═════ EXERCISE MATERIAL

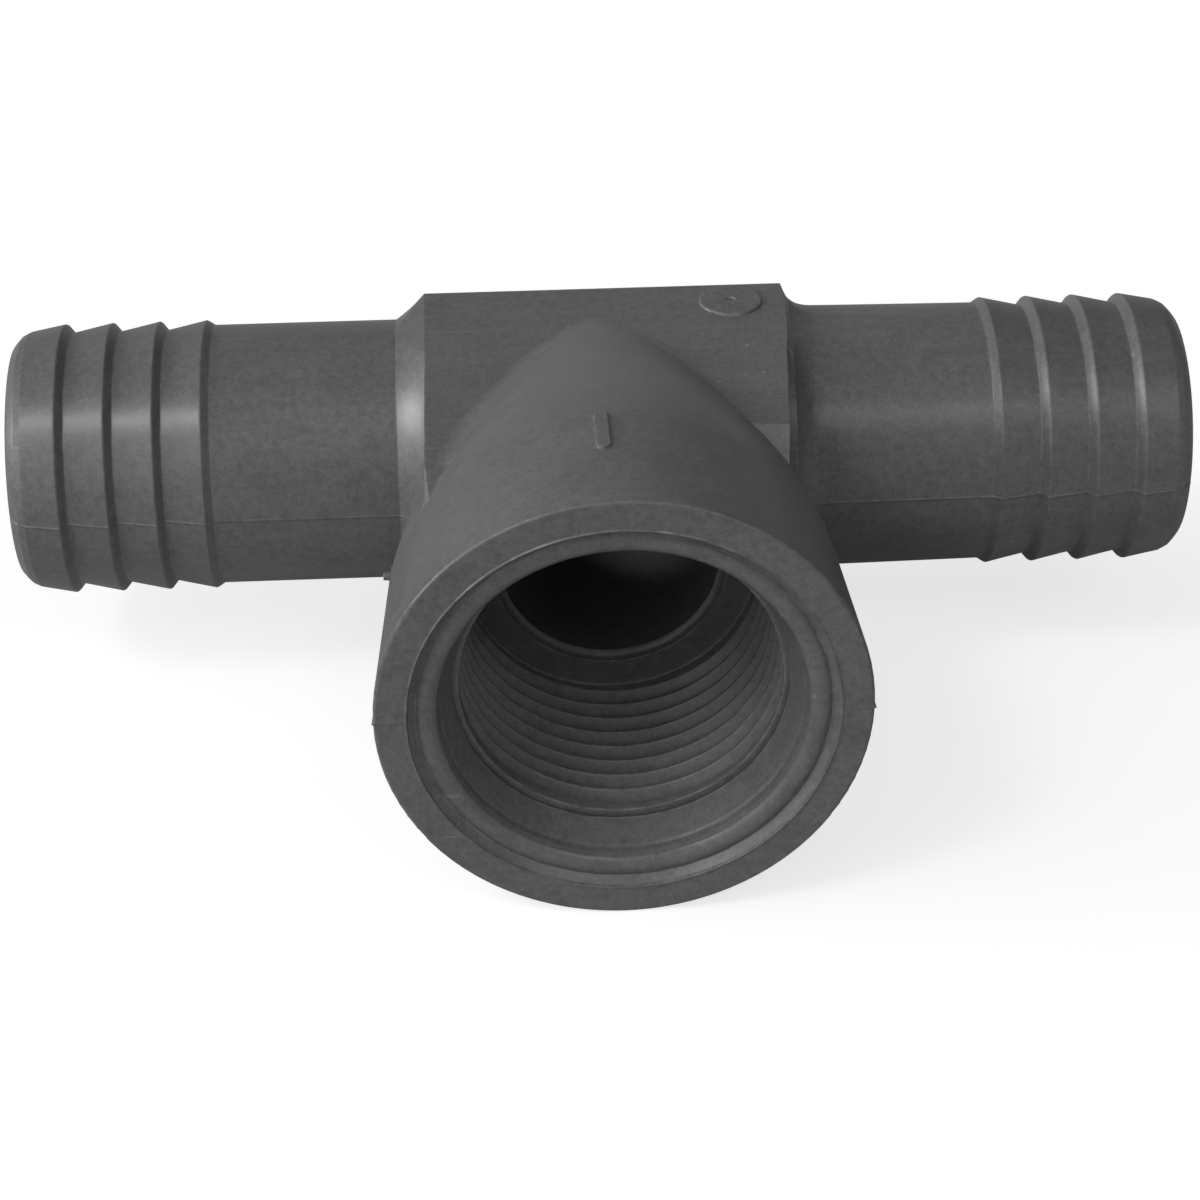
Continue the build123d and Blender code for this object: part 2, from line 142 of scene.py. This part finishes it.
# ---------------------------------------------------------------- materials
def moulded_pvc():
    material = bpy.data.materials.new("grey_pvc")
    n = Graph(material)
    at = n.node("TexCoord").outputs["Object"]

    # edges are where the widely bevelled normal leaves the true one
    soft = n.bevel(EDGE_RADIUS)
    turn = n.dot(n.bevel(EDGE_SEARCH), n.node("NewGeometry").outputs["Normal"])
    edge = n.span(turn, across=(0.985, 0.86), smooth=True)

    # cloudy tone of the compound, mottle of the mould skin and fine grain
    cloud = n.noise(
        n.mapping(at, scale=(1, 1, 1.3)), scale=110, rough=0.55, distortion=0.4
    )
    mottle = n.noise(at, scale=1250, rough=0.60)
    grain = n.noise(at, scale=3600, rough=0.65)
    # faint flow lines drawn out along X
    flow = n.noise(
        n.mapping(at, scale=(40, 260, 520), location=(0.8, 0.0, 0.0), rotation=(0, 0, 0.35)),
        scale=1.0, detail=4.0, rough=0.6, distortion=1.2,
    )
    # each layer's range of noise and its share of the tone
    tone, *finer = [
        n.times(n.span(layer, across=across, to=(-0.5, 0.5)), factor=share)
        for layer, across, share in (
            (cloud, (0.3, 0.7), 0.22),
            (mottle, (0.25, 0.75), 0.62),
            (grain, (0.25, 0.75), 0.62),
            (flow, (0.3, 0.7), 0.16),
        )
    ]
    for layer in finer:
        tone = n.math("ADD", tone, layer)
    base = n.mix(
        n.span(tone, across=(-0.55, 0.55), smooth=True), grey(BASE_LOW), grey(BASE_HIGH)
    )

    # pale rubbed edges, broken up so that they aren't an even line
    broken = n.span(n.noise(at, scale=420, rough=0.7), across=(0.42, 0.62))
    worn = n.math("MULTIPLY", edge, broken)
    base = n.cover(base, worn, strength=0.55, colour=grey(WORN))

    # handling scuffs: short thin pale marks in a few patches
    ripple = n.noise(
        n.mapping(at, scale=(90, 1500, 1500), rotation=(0.5, 0.2, 0.9)), scale=1.0, detail=2.0
    )
    patch = n.span(n.noise(at, scale=75, detail=2.0), across=(0.56, 0.68))
    scuff = n.math("MULTIPLY", n.span(ripple, across=(0.66, 0.72)), patch)
    base = n.cover(base, scuff, strength=0.35, colour=grey(SCUFFED))

    # dust specks: the centres of sparse cells, in patches
    cells = n.node("TexVoronoi", {"Vector": at, "Scale": 260}).outputs["Distance"]
    dusty = n.span(n.noise(at, scale=60, detail=1.0), across=(0.50, 0.56))
    speck = n.math("MULTIPLY", n.span(cells, across=(0.070, 0.045)), dusty)
    base = n.cover(base, speck, strength=0.5, colour=grey(DUST))

    rough = n.math(
        "ADD",
        n.span(mottle, across=(0.3, 0.7), to=(0.29, 0.36)),
        n.span(flow, across=(0.3, 0.7), to=(-0.025, 0.025)),
    )
    rough = n.math("SUBTRACT", rough, n.times(edge, factor=0.05))
    # the threaded socket is moulded on a polished core, so it is glossier
    x, y, z = n.node("SeparateXYZ", {0: at}).outputs
    squares = n.math("ADD", n.math("MULTIPLY", x, x), n.math("MULTIPLY", z, z))
    radius = n.math("SQRT", squares)
    socket = n.math(
        "MULTIPLY", n.span(radius, across=SOCKET_RADIUS), n.span(y, across=SOCKET_Y)
    )
    rough = n.math("SUBTRACT", rough, n.times(socket, factor=0.11))
    rough = n.math("ADD", rough, n.times(speck, factor=0.25), clamp=True)
    rough = n.math("MAXIMUM", rough, MIN_ROUGHNESS)

    # relief of each layer: height, distance, strength
    normal = soft
    for height, distance, strength in (
        (cloud, 0.05 * MM, 0.6),
        (flow, 0.02 * MM, 0.5),
        (mottle, 0.012 * MM, 0.75),
        (grain, 0.0045 * MM, 0.7),
        (speck, 0.03 * MM, 0.6),
    ):
        normal = n.bump(height, distance, strength, normal)

    shader = n.node("BsdfPrincipled", {
        "Base Color": base, "IOR": 1.50, "Roughness": rough, "Normal": normal,
    })
    n.node("OutputMaterial", {"Surface": shader.outputs[0]})
    return material


def floor_paint():
    """Pale paint; to the camera it is nearly white with a faint shadow under the tee."""
    material = bpy.data.materials.new("floor")
    n = Graph(material)
    at = n.node("TexCoord").outputs["Object"]
    soft = n.noise(at, scale=4, detail=2.0)
    paint = n.node("BsdfPrincipled", {
        "Base Color": n.mix(soft, (0.49, 0.49, 0.49, 1), (0.51, 0.51, 0.51, 1)),
        "Roughness": 0.9,
        "Specular IOR Level": 0.1,
    })
    seen = n.node("LightPath").outputs["Is Camera Ray"]
    glow = n.node("Emission", {"Color": WHITE, "Strength": n.times(seen, factor=FLOOR_GLOW)})
    both = n.node("AddShader", {0: paint.outputs[0], 1: glow.outputs[0]})
    n.node("OutputMaterial", {"Surface": both.outputs[0]})
    return material


# ---------------------------------------------------------------- floor, light, camera
def add_floor(height):
    mesh = bpy.data.meshes.new("floor")
    half = FLOOR_HALF
    corners = [(-half, -half, 0), (half, -half, 0), (half, half, 0), (-half, half, 0)]
    mesh.from_pydata(corners, [], [(0, 1, 2, 3)])
    floor = bpy.data.objects.new("floor", mesh)
    floor.location = (0, 0, height)
    scene.collection.objects.link(floor)
    mesh.materials.append(floor_paint())


def add_studio():
    """Soft boxes painted on the world as round, smoothly fading spots."""
    world = bpy.data.worlds.new("studio")
    scene.world = world
    n = Graph(world)
    around = n.node("TexCoord").outputs["Generated"]
    toward = n.node("VectorMath", {0: around}, operation="NORMALIZE").outputs[0]
    level = AMBIENT
    for azimuth, elevation, sharpness, strength in SOFT_BOXES:
        az, el = math.radians(azimuth), math.radians(elevation)
        box = (math.sin(az) * math.cos(el), -math.cos(az) * math.cos(el), math.sin(el))
        falloff = n.times(n.math("SUBTRACT", n.dot(toward, box), 1.0), sharpness)
        level = n.math("ADD", n.times(n.math("EXPONENT", falloff), strength), level)
    # the camera itself sees a plain pale backdrop
    seen = n.node("LightPath").outputs["Is Camera Ray"]
    unseen = n.math("MULTIPLY", level, n.math("SUBTRACT", 1.0, seen))
    shown = n.math("ADD", unseen, n.times(seen, factor=BACKDROP))
    sky = n.node("Background", {"Color": WHITE, "Strength": shown})
    n.node("OutputWorld", {"Surface": sky.outputs[0]})


def add_camera():
    data = bpy.data.cameras.new("camera")
    data.sensor_fit = "HORIZONTAL"
    data.sensor_width = SENSOR_WIDTH
    data.lens = FOCAL_LENGTH
    data.clip_start = 0.01
    data.clip_end = 50.0
    camera = bpy.data.objects.new("camera", data)
    scene.collection.objects.link(camera)
    rotation = Matrix((CAMERA_RIGHT, CAMERA_UP, CAMERA_BACK)).transposed()
    camera.matrix_world = Matrix.Translation(CAMERA_PLACE) @ rotation.to_4x4()
    scene.camera = camera


# ---------------------------------------------------------------- build
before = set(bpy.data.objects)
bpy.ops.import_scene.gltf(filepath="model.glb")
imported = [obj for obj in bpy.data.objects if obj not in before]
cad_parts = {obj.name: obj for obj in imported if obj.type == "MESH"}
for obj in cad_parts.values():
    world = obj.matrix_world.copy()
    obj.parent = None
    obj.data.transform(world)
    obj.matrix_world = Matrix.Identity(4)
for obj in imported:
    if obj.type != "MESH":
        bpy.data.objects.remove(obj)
cad_low, cad_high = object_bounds()
scene = bpy.context.scene

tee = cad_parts["tee_body"]
tee.data.materials.clear()
tee.data.materials.append(moulded_pvc())
add_floor(cad_low[2] - FLOOR_GAP)
add_studio()
add_camera()

scene.view_settings.view_transform = "Standard"
scene.view_settings.look = "None"
scene.view_settings.exposure = 0.0
scene.view_settings.gamma = 1.0
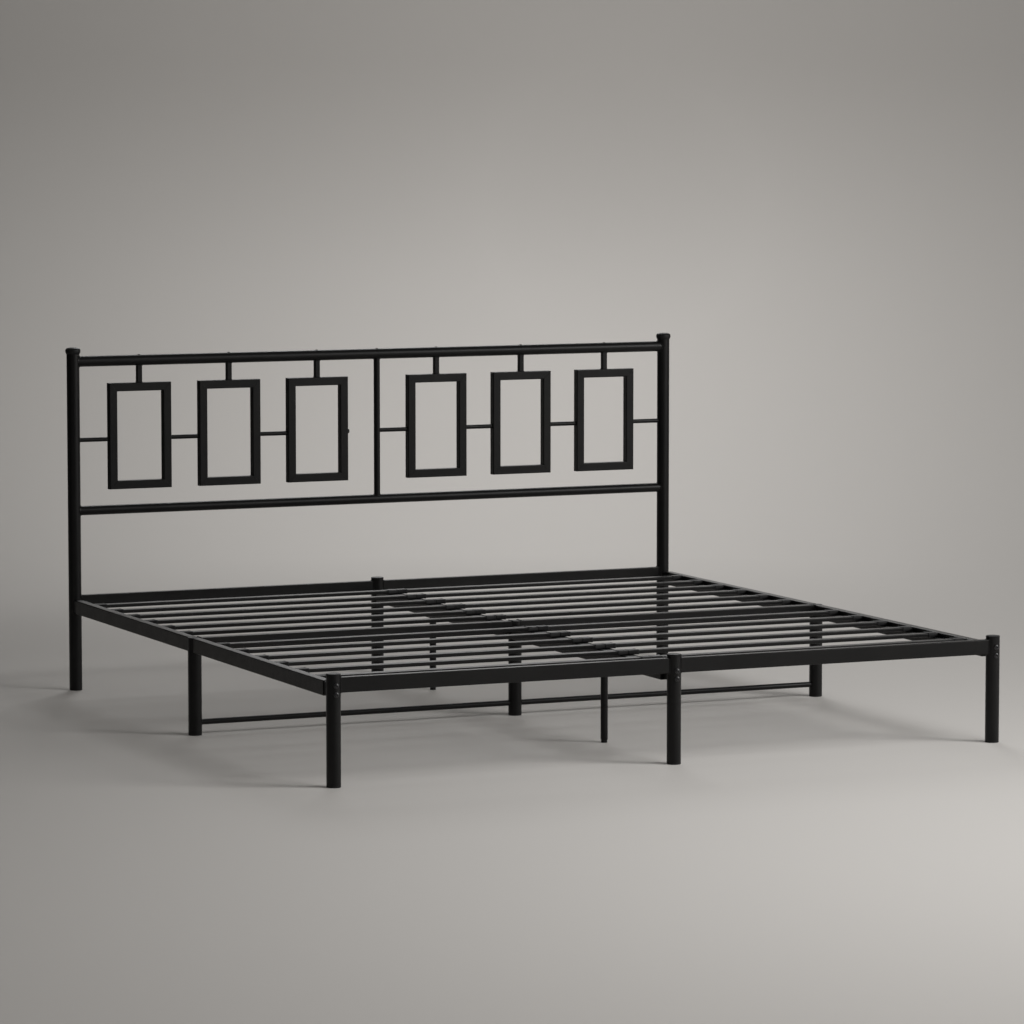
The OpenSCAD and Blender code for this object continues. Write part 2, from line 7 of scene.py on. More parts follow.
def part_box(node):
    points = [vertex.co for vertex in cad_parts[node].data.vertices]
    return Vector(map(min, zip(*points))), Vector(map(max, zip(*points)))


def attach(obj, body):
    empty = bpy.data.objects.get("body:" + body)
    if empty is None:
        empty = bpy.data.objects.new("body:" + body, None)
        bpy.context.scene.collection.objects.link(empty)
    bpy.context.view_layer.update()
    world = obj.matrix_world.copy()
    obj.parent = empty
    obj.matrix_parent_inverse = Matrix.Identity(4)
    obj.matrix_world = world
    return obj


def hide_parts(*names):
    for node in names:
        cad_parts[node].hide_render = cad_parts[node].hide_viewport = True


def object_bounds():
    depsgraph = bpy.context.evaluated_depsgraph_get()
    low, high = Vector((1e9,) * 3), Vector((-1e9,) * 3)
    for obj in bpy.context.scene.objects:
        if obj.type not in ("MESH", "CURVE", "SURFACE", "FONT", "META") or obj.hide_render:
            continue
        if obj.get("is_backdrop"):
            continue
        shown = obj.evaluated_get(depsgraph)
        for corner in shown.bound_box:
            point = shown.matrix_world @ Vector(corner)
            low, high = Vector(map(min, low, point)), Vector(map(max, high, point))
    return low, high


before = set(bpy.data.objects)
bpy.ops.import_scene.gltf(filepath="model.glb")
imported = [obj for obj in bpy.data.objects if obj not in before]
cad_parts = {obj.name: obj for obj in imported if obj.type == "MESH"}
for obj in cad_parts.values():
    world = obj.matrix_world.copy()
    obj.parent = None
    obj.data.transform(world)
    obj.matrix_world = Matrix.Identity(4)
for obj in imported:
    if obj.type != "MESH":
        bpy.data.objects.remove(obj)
cad_low, cad_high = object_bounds()

# ---------- head posts ----------
# Two round steel tubes that run from the floor to above the top rail and carry the headboard.
# Each is sawn from long tube and drilled for the rail bolts, and the whole headboard is then
# sprayed with black powder and baked: a satin skin with a faint orange peel.


def middle_of(node):
    """Middle of a CAD node's box."""
    low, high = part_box(node)
    return (low + high) / 2


def size_of(node):
    """Length, width and height of a CAD node's box."""
    low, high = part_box(node)
    return high - low


def shade_node(finish, kind, inputs=None, **settings):
    """Adds a shader node. An input is given as a value, or as the output that feeds it."""
    made = finish.node_tree.nodes.new("ShaderNode" + kind)
    for name, value in settings.items():
        setattr(made, name, value)
    for name, value in (inputs or {}).items():
        if isinstance(value, bpy.types.NodeSocket):
            finish.node_tree.links.new(value, made.inputs[name])
        else:
            made.inputs[name].default_value = value
    return made


def blend_colours(finish, factor, first, last, start, stop):
    """Colour that goes from first to last as factor goes from start to stop."""
    ramp = shade_node(finish, "ValToRGB", {"Fac": factor})
    ramp.color_ramp.elements[0].position = start
    ramp.color_ramp.elements[1].position = stop
    ramp.color_ramp.elements[0].color = (*first, 1)
    ramp.color_ramp.elements[1].color = (*last, 1)
    return ramp.outputs["Color"]


def spread_value(finish, value, low, high, start=0.3, stop=0.7):
    """Number that goes from low to high as value goes from start to stop."""
    inputs = {"Value": value, "From Min": start, "From Max": stop, "To Min": low, "To Max": high}
    return shade_node(finish, "MapRange", inputs).outputs["Result"]


def noise_at(finish, place, cells, detail=2.0):
    """Soft noise with about so many cells to a metre."""
    inputs = {"Vector": place, "Scale": cells, "Detail": detail, "Roughness": 0.55}
    return shade_node(finish, "TexNoise", inputs).outputs["Fac"]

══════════

TASK INSTRUCTIONS: Reproduce the entries exactly, starting at their first line and stopping after the line with "edge = n.span(turn, across=(0.985, 0.86), smooth=True)".

ANSWER TO THIS TASK:
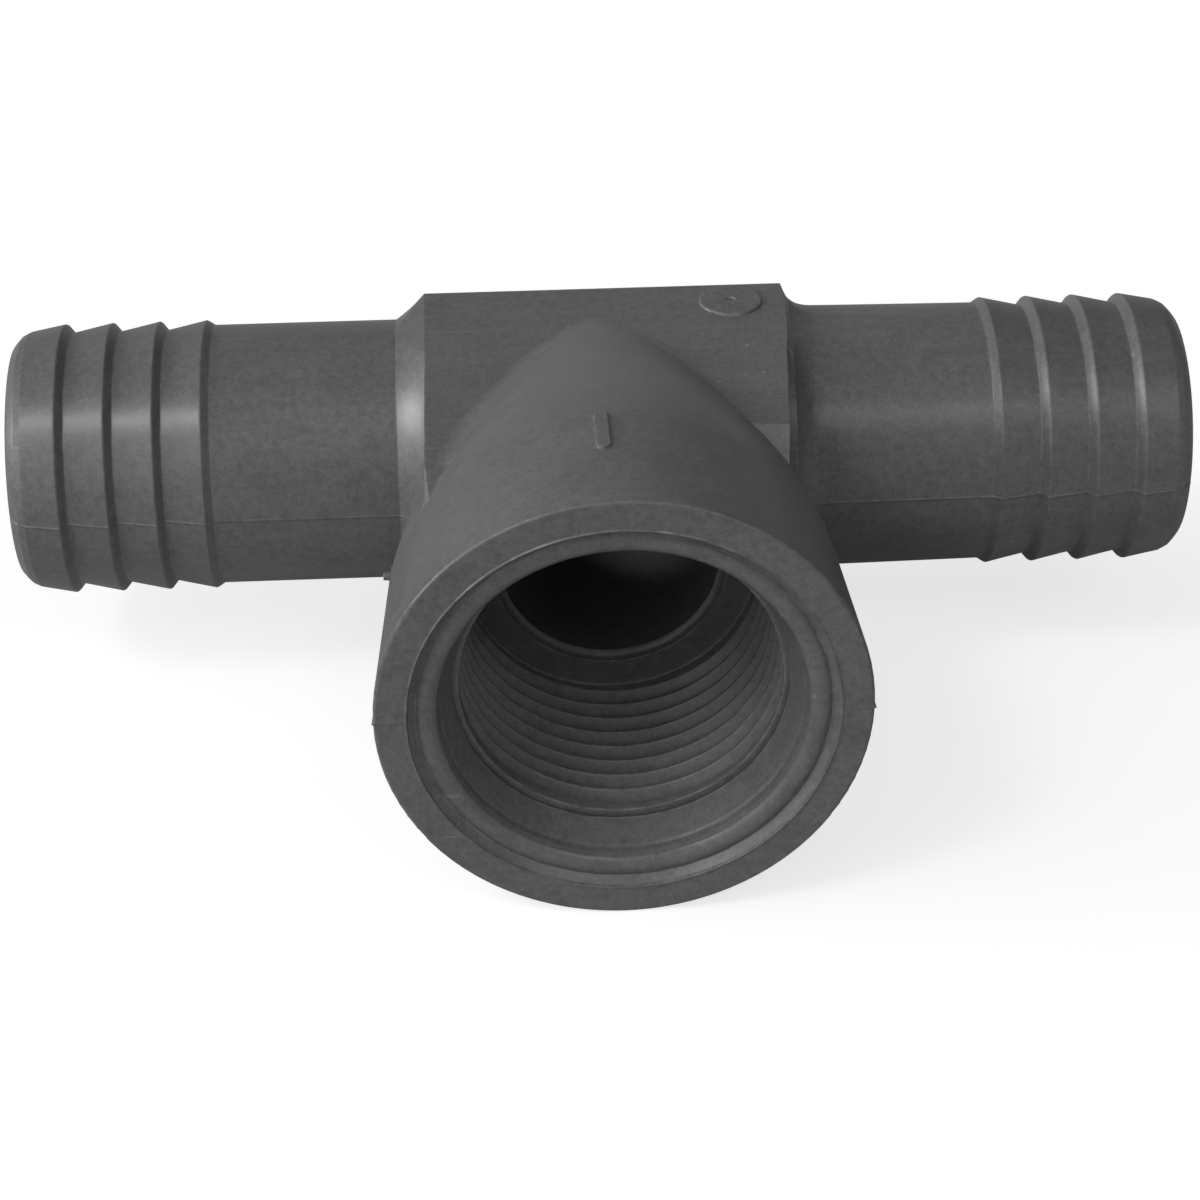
Continue the build123d and Blender code for this object: part 2, from line 142 of scene.py. This part finishes it.
# ---------------------------------------------------------------- materials
def moulded_pvc():
    material = bpy.data.materials.new("grey_pvc")
    n = Graph(material)
    at = n.node("TexCoord").outputs["Object"]

    # edges are where the widely bevelled normal leaves the true one
    soft = n.bevel(EDGE_RADIUS)
    turn = n.dot(n.bevel(EDGE_SEARCH), n.node("NewGeometry").outputs["Normal"])
    edge = n.span(turn, across=(0.985, 0.86), smooth=True)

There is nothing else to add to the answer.